Quite apart from the legal arguments resting on the treaty, the transfer that will inevitably lead to further use of cluster munitions in this war will have tragic consequences and are breaches of international humanitarian law. It will be civilians in Ukraine who will bear the brunt of the harm being done by these munitions. Volodymyr Zelensky says that they will only be used in “appropriate areas” – but what does that mean? Ukraine’s obligations under international humanitarian law are to ensure civilians do not become victims of indiscriminate attacks – that means all civilians, not just civilians sympathetic to Zelensky’s government.

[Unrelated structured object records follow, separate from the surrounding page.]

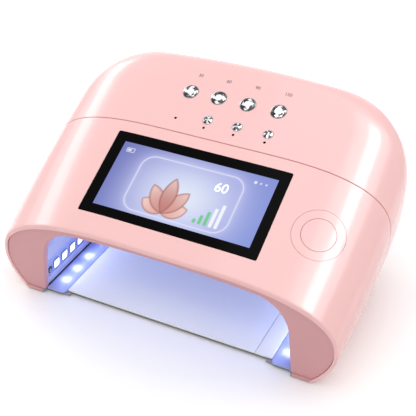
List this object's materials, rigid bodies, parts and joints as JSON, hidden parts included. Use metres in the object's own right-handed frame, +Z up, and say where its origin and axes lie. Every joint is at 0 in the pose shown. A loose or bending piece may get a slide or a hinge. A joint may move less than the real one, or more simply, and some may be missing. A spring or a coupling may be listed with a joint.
{
  "type": "uv nail lamp",
  "caption": "Glossy sloping UV nail lamp with an arched hand opening, light strips, sliding floor plate, touch display, crystal gem buttons and a round shoulder button.",
  "frame": {"origin": "middle of the footprint, at the table", "axes": "+X to the right as seen from the front, +Y to the rear, +Z up; the hand opening faces -Y"},
  "size_m": [0.237, 0.138, 0.1254],
  "materials": {
    "shell_pink": "high gloss",
    "fascia_rose": "satin",
    "liner_white": "gloss reflector",
    "plate_white": "high gloss",
    "cover_pink": "satin",
    "black_glass": "polished, printed black from behind",
    "panel_blue": "lit display",
    "frame_black": "moulded",
    "crystal": "faceted, silvered",
    "lens_black": "gloss",
    "led_chip": "lit",
    "led_board": "white solder mask",
    "circuit_board": "green solder mask",
    "component_black": "moulded",
    "switch_metal": "stamped",
    "rubber_grey": "matt",
    "screw_steel": "zinc plated",
    "magnet_nickel": "nickel plated",
    "cell_wrap": "heat-shrink wrap",
    "sensor_black": "dark window",
    "speaker_metal": "black",
    "jack_black": "moulded",
    "window_grey": "polished"
  },
  "bodies": {
    "lamp": {"front_shell": "shell_pink", "rear_shell": "shell_pink", "front_fascia": "fascia_rose", "base_cover": "cover_pink", "rubber_feet": "rubber_grey", "base_screws": "screw_steel", "right_floor_rail": "plate_white", "left_floor_rail": "plate_white", "plate_magnets": "magnet_nickel", "cavity_liner": "liner_white", "cavity_back_panel": "liner_white", "right_led_board": "led_board", "left_led_board": "led_board", "right_led_chips": "led_chip", "left_led_chips": "led_chip", "right_hand_sensor": "sensor_black", "left_hand_sensor": "sensor_black", "ceiling_led_board": "led_board", "ceiling_led_chips": "led_chip", "camera_module": "component_black", "camera_window": "window_grey", "display_glass": "black_glass", "display_panel": "panel_blue", "display_frame": "frame_black", "gem_switches": "switch_metal", "gem_switch_board": "circuit_board", "indicator_lenses": "lens_black", "round_button_ring": "shell_pink", "round_button_switch": "switch_metal", "round_button_board": "circuit_board", "main_board": "circuit_board", "main_board_parts": "component_black", "right_battery_cell": "cell_wrap", "left_battery_cell": "cell_wrap", "right_battery_cradle": "frame_black", "left_battery_cradle": "frame_black", "speaker": "speaker_metal", "dc_jack": "jack_black"},
    "tray": {"floor_plate": "plate_white", "floor_plate_strip": "plate_white"},
    "large_gem_1": {"large_gem_button_1": "crystal"},
    "large_gem_2": {"large_gem_button_2": "crystal"},
    "large_gem_3": {"large_gem_button_3": "crystal"},
    "large_gem_4": {"large_gem_button_4": "crystal"},
    "small_gem_1": {"small_gem_button_1": "crystal"},
    "small_gem_2": {"small_gem_button_2": "crystal"},
    "small_gem_3": {"small_gem_button_3": "crystal"},
    "round_cap": {"round_button_cap": "shell_pink"}
  },
  "joints": [
    {"name": "tray_slide", "type": "slide", "parent": "lamp", "child": "tray", "axis": [0, -1, 0], "range_m": [0, 0.115]},
    {"name": "large_gem_1_press", "type": "slide", "parent": "lamp", "child": "large_gem_1", "axis": [0, 0.4474, -0.8943], "range_m": [0, 0.0006], "stiffness_N_per_m": 400},
    {"name": "large_gem_2_press", "type": "slide", "parent": "lamp", "child": "large_gem_2", "axis": [0, 0.4474, -0.8943], "range_m": [0, 0.0006], "stiffness_N_per_m": 400},
    {"name": "large_gem_3_press", "type": "slide", "parent": "lamp", "child": "large_gem_3", "axis": [0, 0.4474, -0.8943], "range_m": [0, 0.0006], "stiffness_N_per_m": 400},
    {"name": "large_gem_4_press", "type": "slide", "parent": "lamp", "child": "large_gem_4", "axis": [0, 0.4474, -0.8943], "range_m": [0, 0.0006], "stiffness_N_per_m": 400},
    {"name": "small_gem_1_press", "type": "slide", "parent": "lamp", "child": "small_gem_1", "axis": [0, 0.4474, -0.8943], "range_m": [0, 0.0006], "stiffness_N_per_m": 400},
    {"name": "small_gem_2_press", "type": "slide", "parent": "lamp", "child": "small_gem_2", "axis": [0, 0.4474, -0.8943], "range_m": [0, 0.0006], "stiffness_N_per_m": 400},
    {"name": "small_gem_3_press", "type": "slide", "parent": "lamp", "child": "small_gem_3", "axis": [0, 0.4474, -0.8943], "range_m": [0, 0.0006], "stiffness_N_per_m": 400},
    {"name": "round_button_press", "type": "slide", "parent": "lamp", "child": "round_cap", "axis": [-0.2069, 0.4538, -0.8667], "range_m": [0, 0.001], "stiffness_N_per_m": 500}
  ]
}
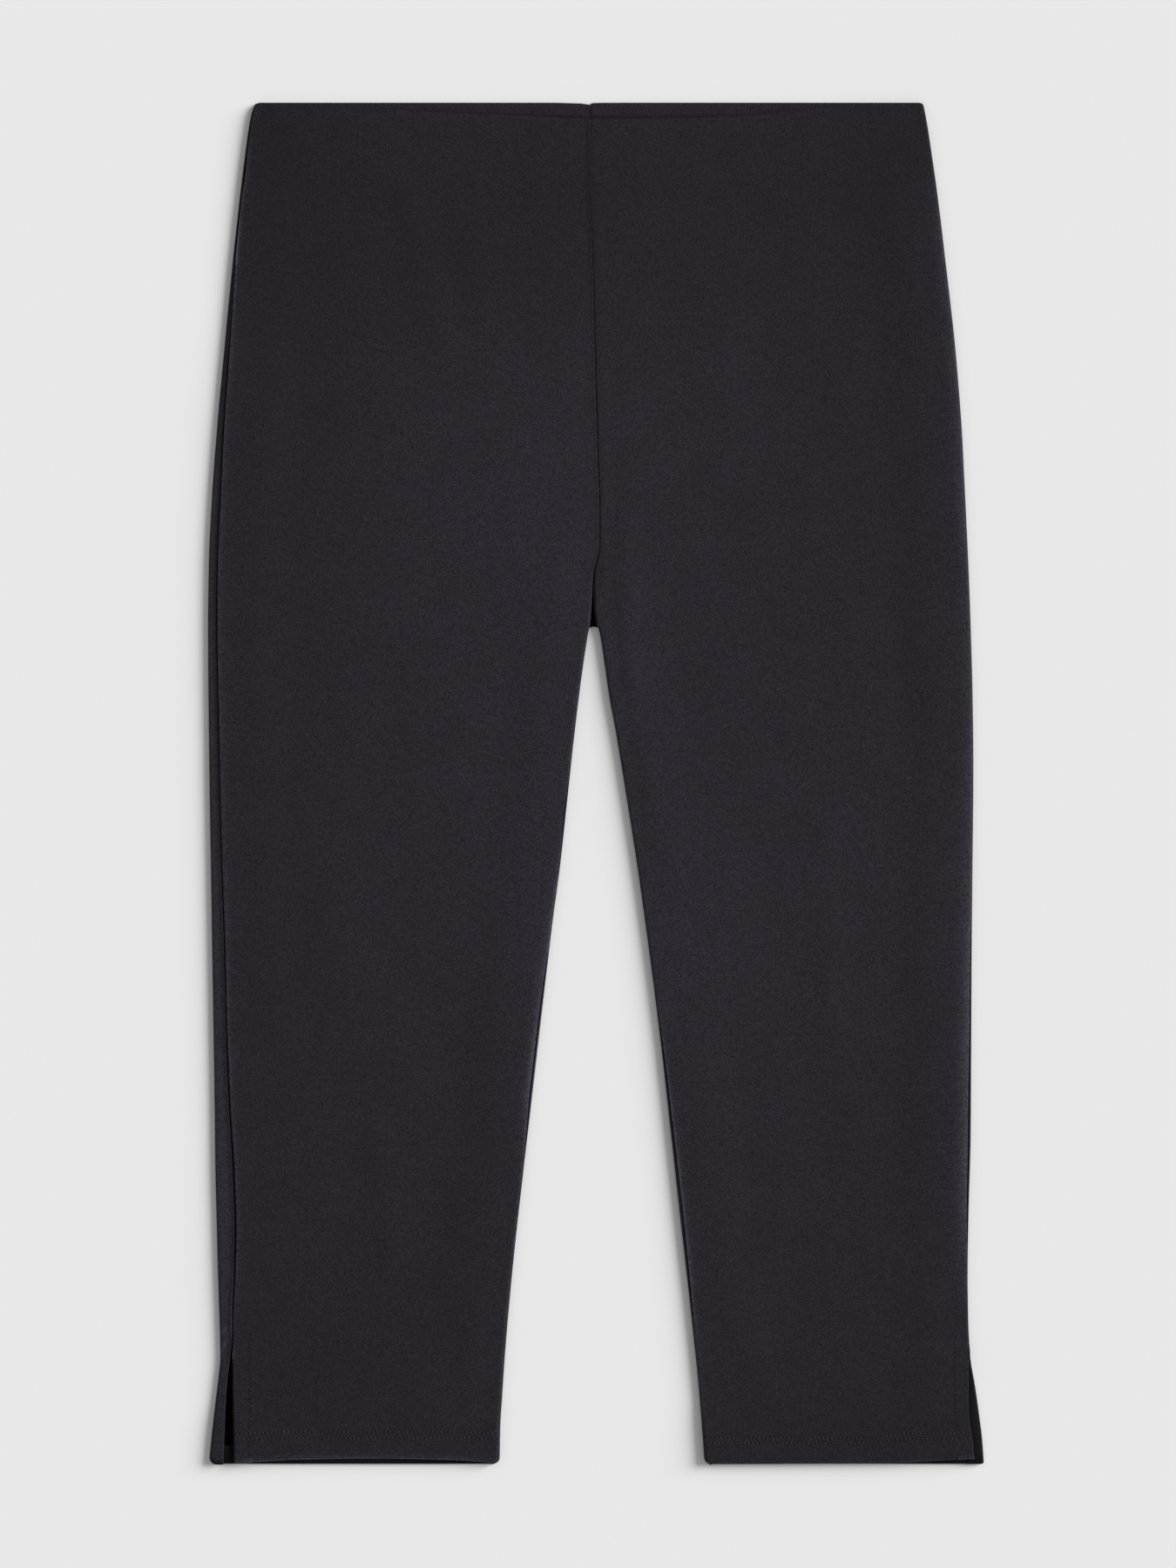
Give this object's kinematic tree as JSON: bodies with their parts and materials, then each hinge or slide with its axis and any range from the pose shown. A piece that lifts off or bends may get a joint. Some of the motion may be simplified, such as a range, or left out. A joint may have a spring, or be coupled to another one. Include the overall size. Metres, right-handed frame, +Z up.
{
  "type": "capri pants",
  "caption": "Women's pull-on stretch capri pants laid flat, front up: straight cropped legs with side slits at the hems, a faced waist and a centre seam.",
  "frame": {"origin": "centre of the bounding box, at the surface the garment lies on", "axes": "+X to the wearer's left, +Y up the garment from the hems to the waist, +Z up from the surface, out of the front"},
  "size_m": [0.4949, 0.8678, 0.006],
  "materials": {
    "cloth": "matt charcoal stretch knit",
    "waist_facing": "matt charcoal stretch knit, inside"
  },
  "bodies": {
    "root": {"front_right": "cloth", "front_left": "cloth", "back_right": "cloth", "back_left": "cloth", "waist_facing_right": "waist_facing", "waist_facing_left": "waist_facing"}
  },
  "joints": []
}
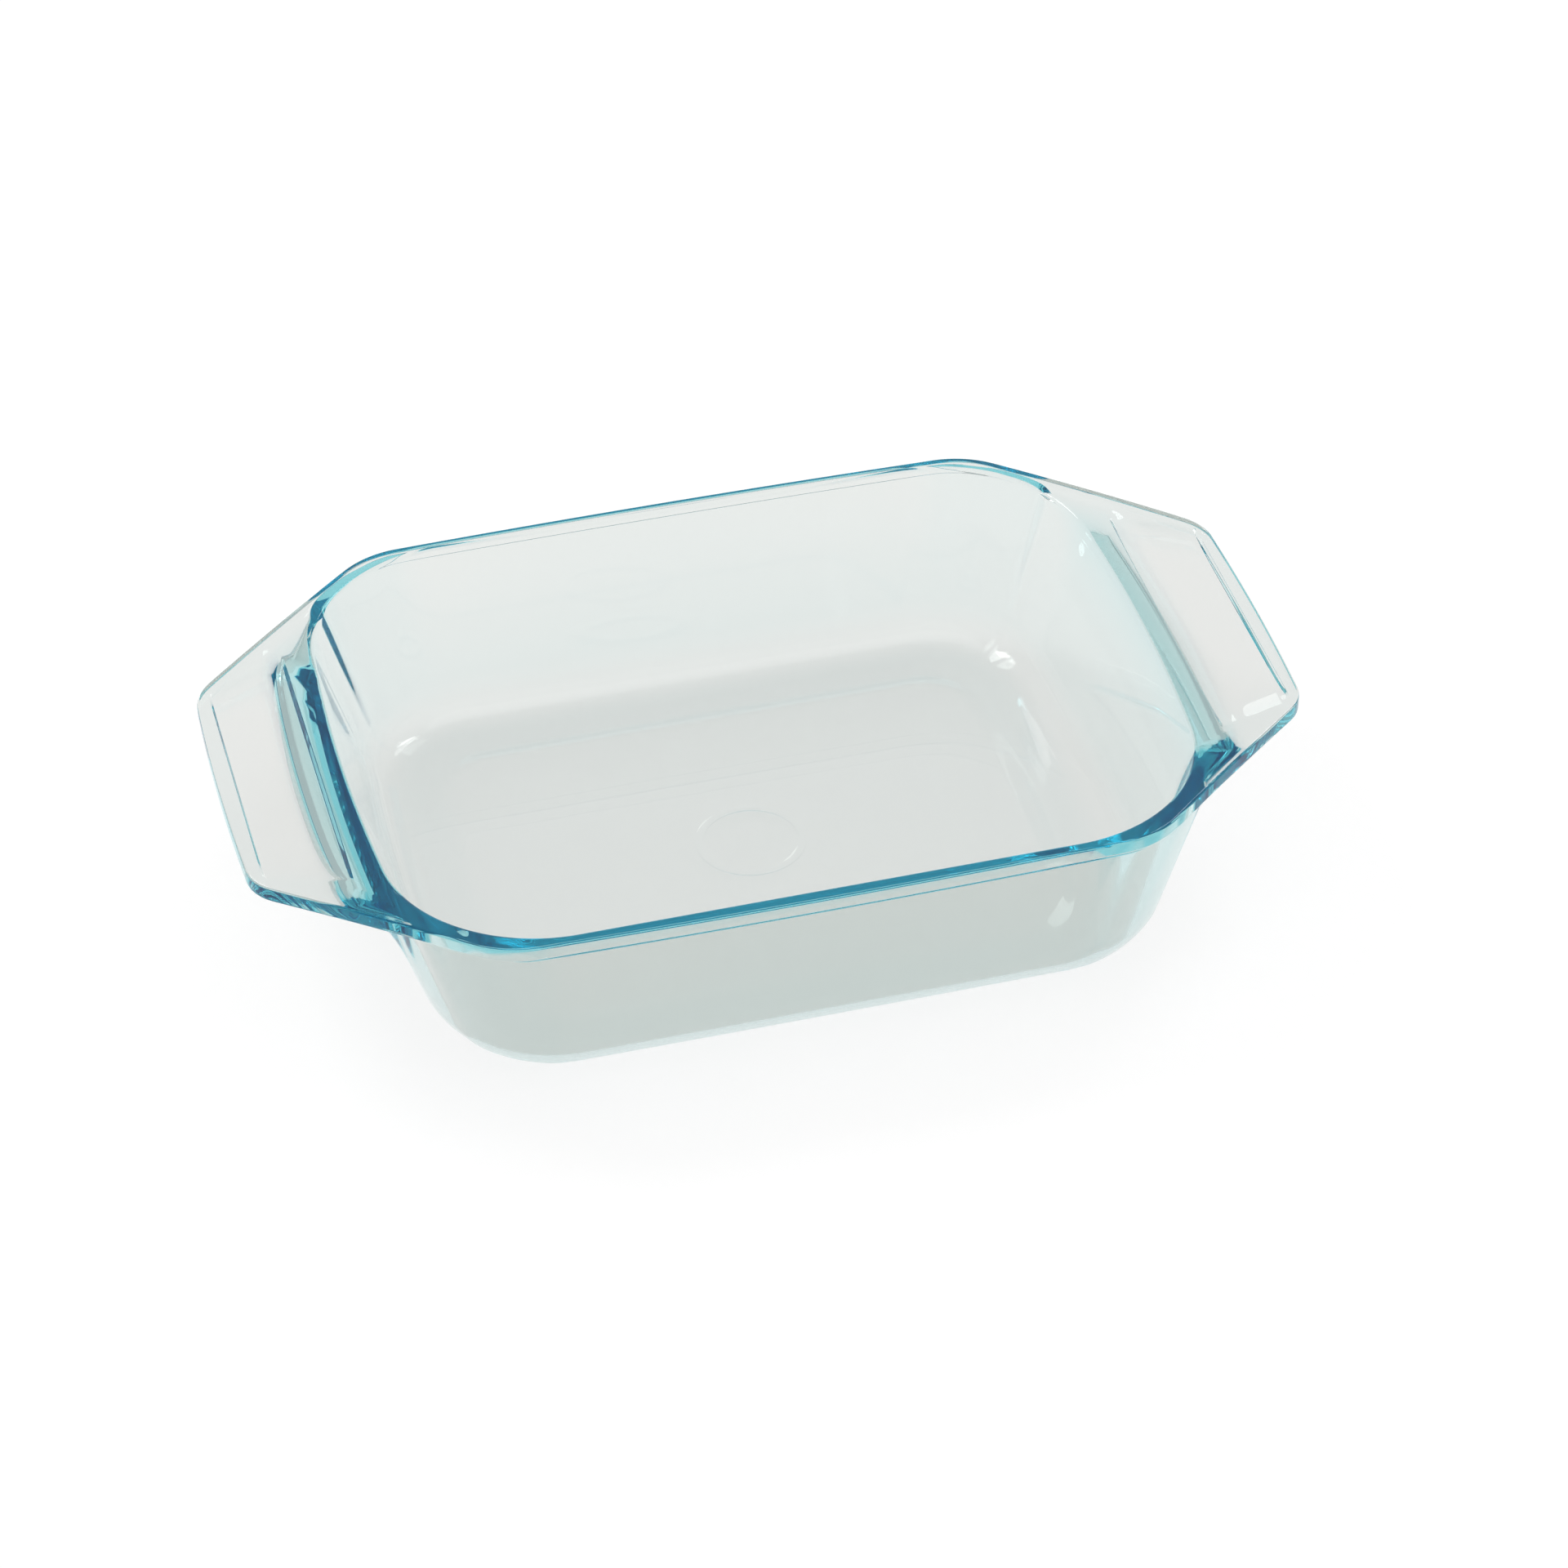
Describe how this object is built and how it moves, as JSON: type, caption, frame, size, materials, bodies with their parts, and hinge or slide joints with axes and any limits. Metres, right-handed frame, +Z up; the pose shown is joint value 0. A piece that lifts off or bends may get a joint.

There is a grotesque irony in providing Ukraine with cluster munitions: the international community has (rightly) condemned the Russian Federation for its invasion. It has repeatedly drawn attention to the plight of “innocent Ukrainian civilians”. Some have even argued that assistance to Ukraine ought to be more robust and direct to protect those civilians from this humanitarian catastrophe. Is the international community really prepared to remain silent on the side-lines when we know as a certainty that if these weapons are transferred to Ukraine, it will unleash devastation on civilians?
If “humanitarianism” means anything the international community should not be turning a blind eye to Ukraine’s use of clusters or the US proposal to transfer those weapons. When Syria used chemical weapons, there was an outcry (even though Syria was not a party to the Chemical Weapons Convention at that time). As with cluster munitions, the international community had prohibited the use of chemical weapons and they were considered inhumane. Why is this situation different?
The Prime Minister has rightly expressed concern about any further use of cluster munitions by Ukraine (there are credible reports from the UN that Ukraine has already used cluster munitions in this conflict). If he is serious about Aotearoa’s position as a champion of a “rules based international order”, this would be the time to step up.